The journal is working out great so far; I did some more brainstorming in it yesterday, and the WIP is really starting to take shape–a better shape than it was. It’s strange, but thinking things through, hashing them out on paper and writing them down makes the process work better for me. I can’t believe I’ve not been doing the journal thing for so long. I’ve really come up with some good stuff over the last few days since buying it. I am quite excited about this new development, and am getting quite excited about writing again; which, to be honest, it’s been kind of a while since I’ve felt the creative joy of writing.

I also started reading several books over the weekend which didn’t pass the fifty-page test; so off into the donation pile they went.
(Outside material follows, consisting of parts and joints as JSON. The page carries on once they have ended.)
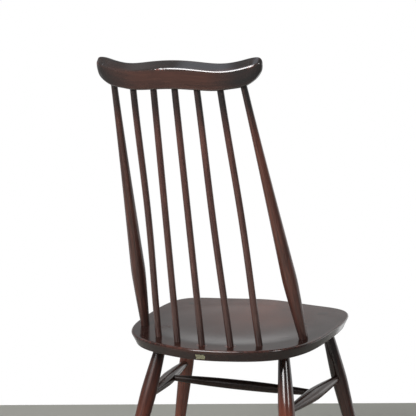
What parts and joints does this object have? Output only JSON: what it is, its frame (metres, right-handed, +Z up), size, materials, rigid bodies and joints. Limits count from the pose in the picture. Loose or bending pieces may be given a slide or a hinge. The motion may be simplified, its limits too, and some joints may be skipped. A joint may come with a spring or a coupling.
{
  "type": "spindle-back chair",
  "caption": "High-back stick-back dining chair: dished seat, splayed legs tied by an H of turned stretchers, slender spindles and a bow-shaped crest rail, dark lacquer, worn.",
  "frame": {"origin": "On the floor, at the middle of the chair's outline in plan. The feet stand on the plane of the origin.", "axes": "+Z up; the seat faces -Y and the back is at +Y; +X is the sitter's left."},
  "size_m": [0.5066, 0.5188, 0.9937],
  "materials": {
    "seat_wood": "dark stained elm, satin to gloss lacquer, worn at the edges",
    "leg_wood": "dark red-brown stained beech, glossy lacquer",
    "stretcher_wood": "dark stained beech, satin lacquer, scuffed",
    "stick_wood": "dark stained beech, satin lacquer",
    "rail_wood": "dark stained bent beech, glossy lacquer, chipped along its edge",
    "wedge_wood": "end grain of dark stained beech, lacquered"
  },
  "bodies": {
    "root": {"seat": "seat_wood", "leg_front_left": "leg_wood", "leg_front_right": "leg_wood", "leg_back_left": "leg_wood", "leg_back_right": "leg_wood", "leg_wedge_front_left": "wedge_wood", "leg_wedge_front_right": "wedge_wood", "leg_wedge_back_left": "wedge_wood", "leg_wedge_back_right": "wedge_wood", "side_stretcher_left": "stretcher_wood", "side_stretcher_right": "stretcher_wood", "cross_stretcher": "stretcher_wood", "back_post_left": "stick_wood", "back_post_right": "stick_wood", "post_wedge_left": "wedge_wood", "post_wedge_right": "wedge_wood", "spindle_1": "stick_wood", "spindle_2": "stick_wood", "spindle_3": "stick_wood", "spindle_4": "stick_wood", "spindle_5": "stick_wood", "crest_rail": "rail_wood"}
  },
  "joints": []
}
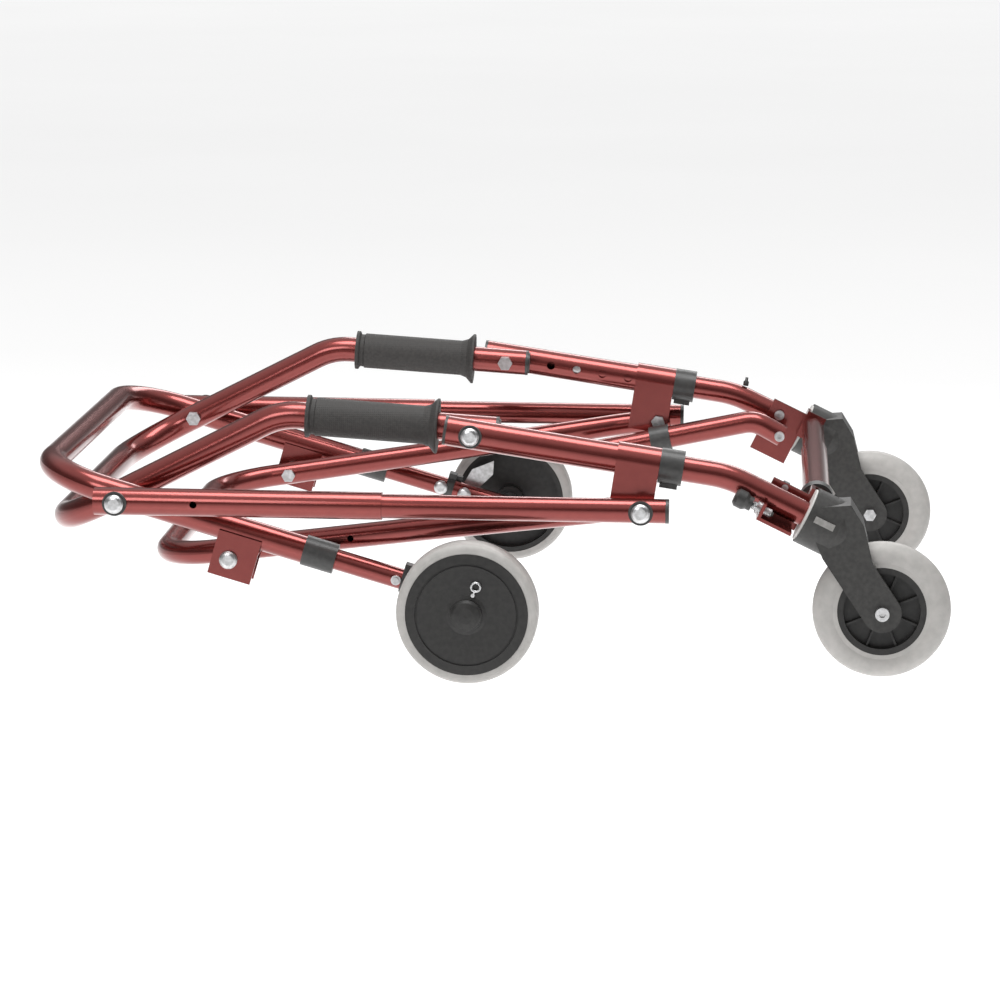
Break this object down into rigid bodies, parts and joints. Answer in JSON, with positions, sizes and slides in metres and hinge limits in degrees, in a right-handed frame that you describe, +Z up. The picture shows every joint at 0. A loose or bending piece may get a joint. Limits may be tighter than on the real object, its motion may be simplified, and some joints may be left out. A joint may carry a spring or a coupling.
{
  "type": "rollator walker",
  "caption": "Folded posterior walking frame: bent lacquered tubes, foam grips, telescoping legs, swivel casters in front and fixed wheels behind.",
  "frame": {"origin": "on the floor, below the centre of the bounding box", "axes": "+X from the rear cross tubes towards the casters, +Y to the user's left, +Z up, standing folded on its four wheels"},
  "size_m": [0.836, 0.6242, 0.2464],
  "materials": {
    "lacquer": "metallic lacquer, glossy",
    "grip": "moulded foam, matt, fine ribs",
    "tyre": "light grey solid tyre, satin",
    "hub": "moulded, satin",
    "fork": "moulded, fine grain",
    "cap": "moulded, satin",
    "moulding": "moulded, satin",
    "steel": "zinc plated, satin"
  },
  "bodies": {
    "frame": {"handle_hoop": "lacquer", "grip_right": "grip", "grip_left": "grip", "handle_plugs": "moulding", "pivot_bolts": "steel", "pivot_washers": "moulding"},
    "front_legs": {"front_leg_right": "lacquer", "front_leg_left": "lacquer", "saddle_right": "lacquer", "saddle_left": "lacquer", "saddle_nuts": "steel", "front_collars": "moulding", "leg_plugs": "moulding"},
    "front_lower": {"front_extension_right": "lacquer", "front_extension_left": "lacquer", "bracket_right": "lacquer", "bracket_left": "lacquer", "bracket_bolts": "steel", "caster_caps": "cap", "cross_sleeve": "lacquer", "cross_tube": "lacquer", "tube_bands": "moulding", "stay_tube": "lacquer", "plunger_barrel": "steel"},
    "knob": {"plunger_knob": "moulding"},
    "rear_hoop": {"rear_leg_hoop": "lacquer", "link_brackets": "lacquer", "link_bolts": "steel", "link_spacers": "moulding", "rear_collars": "moulding"},
    "lower_frame": {"lower_hoop": "lacquer"},
    "button_right": {"snap_button_right": "steel"},
    "caster_right": {"caster_fork_right": "fork", "caster_axle_right": "steel"},
    "caster_wheel_right": {"caster_tyre_right": "tyre", "caster_hub_right": "hub"},
    "rear_leg_right": {"rear_extension_right": "lacquer", "rear_clip_right": "moulding", "rear_hardware_right": "steel"},
    "rear_wheel_right": {"rear_tyre_right": "tyre", "rear_hub_right": "hub"},
    "pin_right": {"ratchet_pin_right": "steel"},
    "sleeve_right": {"side_sleeve_right": "lacquer"},
    "rail_right": {"side_rail_right": "lacquer", "rail_trim_right": "moulding"},
    "button_left": {"snap_button_left": "steel"},
    "caster_left": {"caster_fork_left": "fork", "caster_axle_left": "steel"},
    "caster_wheel_left": {"caster_tyre_left": "tyre", "caster_hub_left": "hub"},
    "rear_leg_left": {"rear_extension_left": "lacquer", "rear_clip_left": "moulding", "rear_hardware_left": "steel"},
    "rear_wheel_left": {"rear_tyre_left": "tyre", "rear_hub_left": "hub"},
    "pin_left": {"ratchet_pin_left": "steel"},
    "sleeve_left": {"side_sleeve_left": "lacquer"},
    "rail_left": {"side_rail_left": "lacquer", "rail_trim_left": "moulding"}
  },
  "joints": [
    {"name": "front_fold", "type": "hinge", "parent": "frame", "child": "front_legs", "pos_m": [-0.014, 0, 0.217], "axis": [0, 1, 0], "range_deg": [0, 64]},
    {"name": "front_height", "type": "slide", "parent": "front_legs", "child": "front_lower", "axis": [0.9885, 0, -0.1513], "range_m": [-0.0265, 0.053]},
    {"name": "plunger_pull", "type": "slide", "parent": "front_lower", "child": "knob", "axis": [-0.8988, 0, 0.4384], "range_m": [0, 0.008], "stiffness_N_per_m": 600},
    {"name": "rear_fold", "type": "hinge", "parent": "frame", "child": "rear_hoop", "pos_m": [-0.332, 0, 0.157], "axis": [0, 1, 0], "range_deg": [0, 86]},
    {"name": "lower_fold", "type": "hinge", "parent": "rear_hoop", "child": "lower_frame", "pos_m": [-0.234, 0, 0.101], "axis": [0, 1, 0], "range_deg": [-77.3, 0]},
    {"name": "button_press_right", "type": "slide", "parent": "front_lower", "child": "button_right", "axis": [0, -1, 0], "range_m": [0, 0.003], "stiffness_N_per_m": 400},
    {"name": "caster_swivel_right", "type": "hinge", "parent": "front_lower", "child": "caster_right", "pos_m": [0.2872, -0.245, 0.1475], "axis": [0.8988, 0, -0.4384], "continuous": true},
    {"name": "caster_spin_right", "type": "hinge", "parent": "caster_right", "child": "caster_wheel_right", "pos_m": [0.356, -0.245, 0.062], "axis": [0, 1, 0], "continuous": true},
    {"name": "rear_height_right", "type": "slide", "parent": "rear_hoop", "child": "rear_leg_right", "axis": [0.9594, 0, -0.2821], "range_m": [-0.0265, 0.053]},
    {"name": "rear_spin_right", "type": "hinge", "parent": "rear_leg_right", "child": "rear_wheel_right", "pos_m": [-0.014, -0.289, 0.0635], "axis": [0, 1, 0], "continuous": true},
    {"name": "pin_pull_right", "type": "slide", "parent": "rear_wheel_right", "child": "pin_right", "axis": [0, -1, 0], "range_m": [0, 0.006], "stiffness_N_per_m": 400},
    {"name": "sleeve_fold_right", "type": "hinge", "parent": "frame", "child": "sleeve_right", "pos_m": [-0.332, -0.273, 0.157], "axis": [0, 1, 0], "range_deg": [0, 17.6]},
    {"name": "rail_slide_right", "type": "slide", "parent": "sleeve_right", "child": "rail_right", "axis": [-1, 0, 0.0064], "range_m": [0, 0.127]},
    {"name": "button_press_left", "type": "slide", "parent": "front_lower", "child": "button_left", "axis": [0, 1, 0], "range_m": [0, 0.003], "stiffness_N_per_m": 400},
    {"name": "caster_swivel_left", "type": "hinge", "parent": "front_lower", "child": "caster_left", "pos_m": [0.2872, 0.245, 0.1475], "axis": [0.8988, 0, -0.4384], "continuous": true},
    {"name": "caster_spin_left", "type": "hinge", "parent": "caster_left", "child": "caster_wheel_left", "pos_m": [0.356, 0.245, 0.062], "axis": [0, 1, 0], "continuous": true},
    {"name": "rear_height_left", "type": "slide", "parent": "rear_hoop", "child": "rear_leg_left", "axis": [0.9594, 0, -0.2821], "range_m": [-0.0265, 0.053]},
    {"name": "rear_spin_left", "type": "hinge", "parent": "rear_leg_left", "child": "rear_wheel_left", "pos_m": [-0.014, 0.289, 0.0635], "axis": [0, 1, 0], "continuous": true},
    {"name": "pin_pull_left", "type": "slide", "parent": "rear_wheel_left", "child": "pin_left", "axis": [0, 1, 0], "range_m": [0, 0.006], "stiffness_N_per_m": 400},
    {"name": "sleeve_fold_left", "type": "hinge", "parent": "frame", "child": "sleeve_left", "pos_m": [-0.332, 0.273, 0.157], "axis": [0, 1, 0], "range_deg": [0, 17.6]},
    {"name": "rail_slide_left", "type": "slide", "parent": "sleeve_left", "child": "rail_left", "axis": [-1, 0, 0.0064], "range_m": [0, 0.127]}
  ],
  "couplings": [
    {"joint": "rear_fold", "follows": "front_fold", "ratio": 1.342},
    {"joint": "lower_fold", "follows": "front_fold", "ratio": -1.2058},
    {"joint": "sleeve_fold_right", "follows": "front_fold", "ratio": 0.27352},
    {"joint": "rail_slide_right", "follows": "front_fold", "m_per_rad": 0.11321},
    {"joint": "sleeve_fold_left", "follows": "front_fold", "ratio": 0.27352},
    {"joint": "rail_slide_left", "follows": "front_fold", "m_per_rad": 0.11321}
  ]
}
This isn’t to say the books were bad, they just didn’t grab me, and there are just too many books to keep trying to read something that hasn’t grabbed me by page fifty; that turns the reading into the category of pulling teeth and then I don’t read as quickly and then the books continue to stack up. One I put aside to try again at a later date; I really like the concept of it, but the writing just didn’t grab me and encourage me to keep going. I’m starting another one tonight; hopefully it will work out better.

I also didn’t read a short story yesterday; I started reading one, but Paul and I also started binge watching Broadchurch this weekend, and we are totally sucked into the show. The first season was truly wonderful; lots of twists and turns that i certainly didn’t see coming, which was lovely. We’re one or two episodes into Season 2 now; the addition of Charlotte Rampling and Jeanne Marie-Baptiste to the cast can only make it stronger. The acting in Season One was pretty spectacular, and I have to say, after The Night Manager and this, I’ve become rather a fan of Olivia Colman.

I have a lot of emails to get caught up on today, and I also want to get some writing done. The illness is mostly past; all the remains is a tubercular cough; deep and throaty and phlegmy, but at least it no longer hurts to cough. Baby steps.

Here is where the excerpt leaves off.